Reputation: 13
I am trying to match "sentence two foo" and sentence four foo" in the following string:
sentence one foo sentence two foo sentence three foo sentence four foo sentence five
note that each sentence can contain more than one space, but never consecutive spaces and that each sentence is separated from the preceding and following one by at least 2 consecutive spaces
I am using the following pattern for matching:
.*(sentence two.* ).*(sentence four.* )
Note the double space after each of the two sentences.
The problem, as you well know, is that due to the greediness of the matching engine, it will match up to the double space at the end of sentence four. So my first match group(1)
will be more than I want and my second match group(2)
will be empty. What I need is "sentence twofoo" in group(1)

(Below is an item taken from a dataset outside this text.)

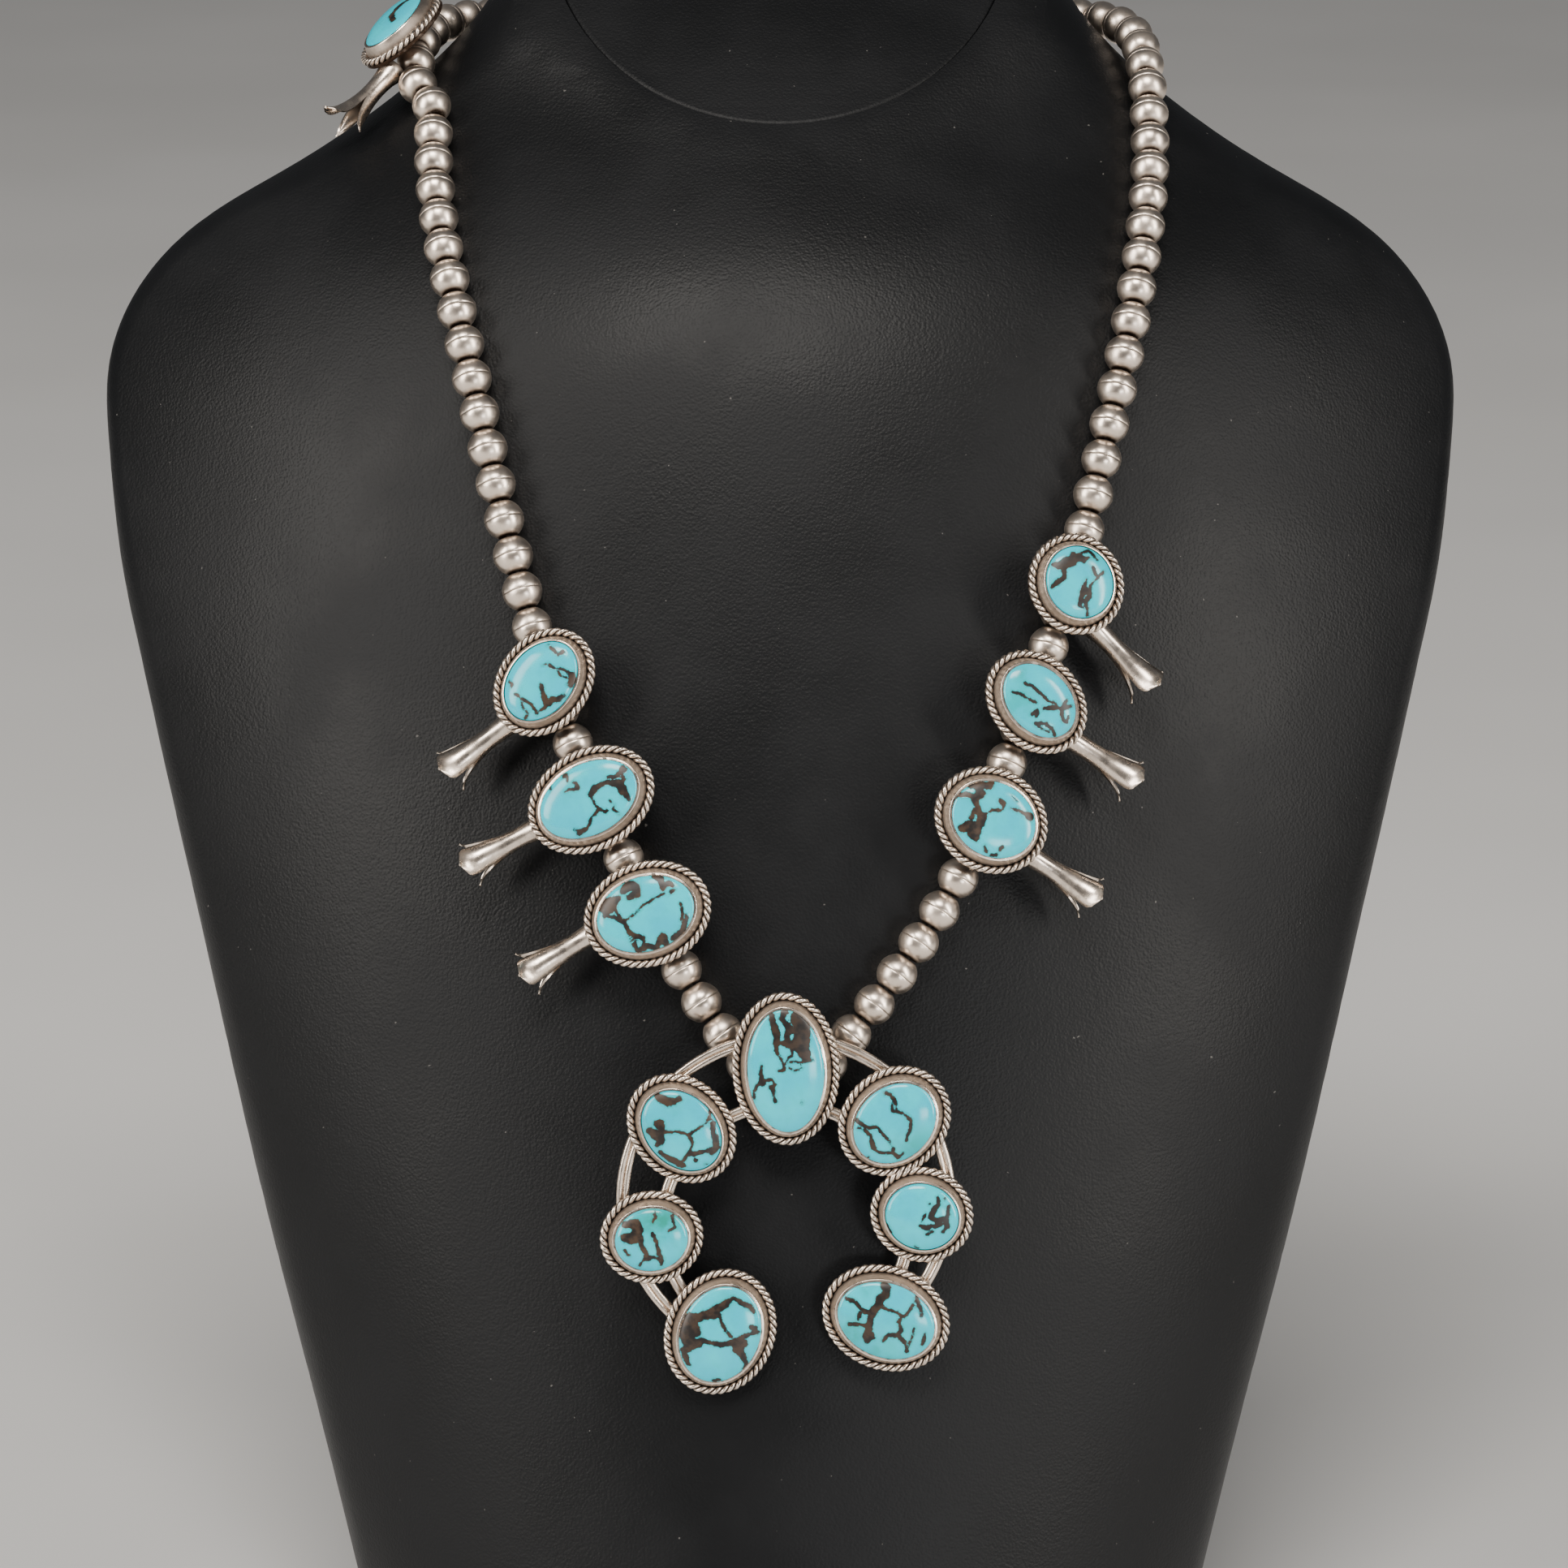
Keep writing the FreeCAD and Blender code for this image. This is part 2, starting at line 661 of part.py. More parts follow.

and "sentence four foo" in group(2)
I have read the posts about the non-greedy operator "?" but I'm having problems applying it to the double spaces (which, incidentally, doesn't necessarily have to be double, it can also be three, four, etc.)
I tried:
.*(sentence two.*)( )?.*(sentence four.*)( )?
and taking group(1)
and group(3)
, but it doesn't seem to make any difference...
Any help is greatly appreciated.
Thanks
/Andrea
Upvotes: 1
Views: 107
Reputation:
The non-greedy operator should be applied to the part that grabs the sentences, not the double spaces:
/(sentence two.*?) .*(sentence four.*?)/
(Because you want to match the shortest possible amount of text before encountering a double space)
Upvotes: 1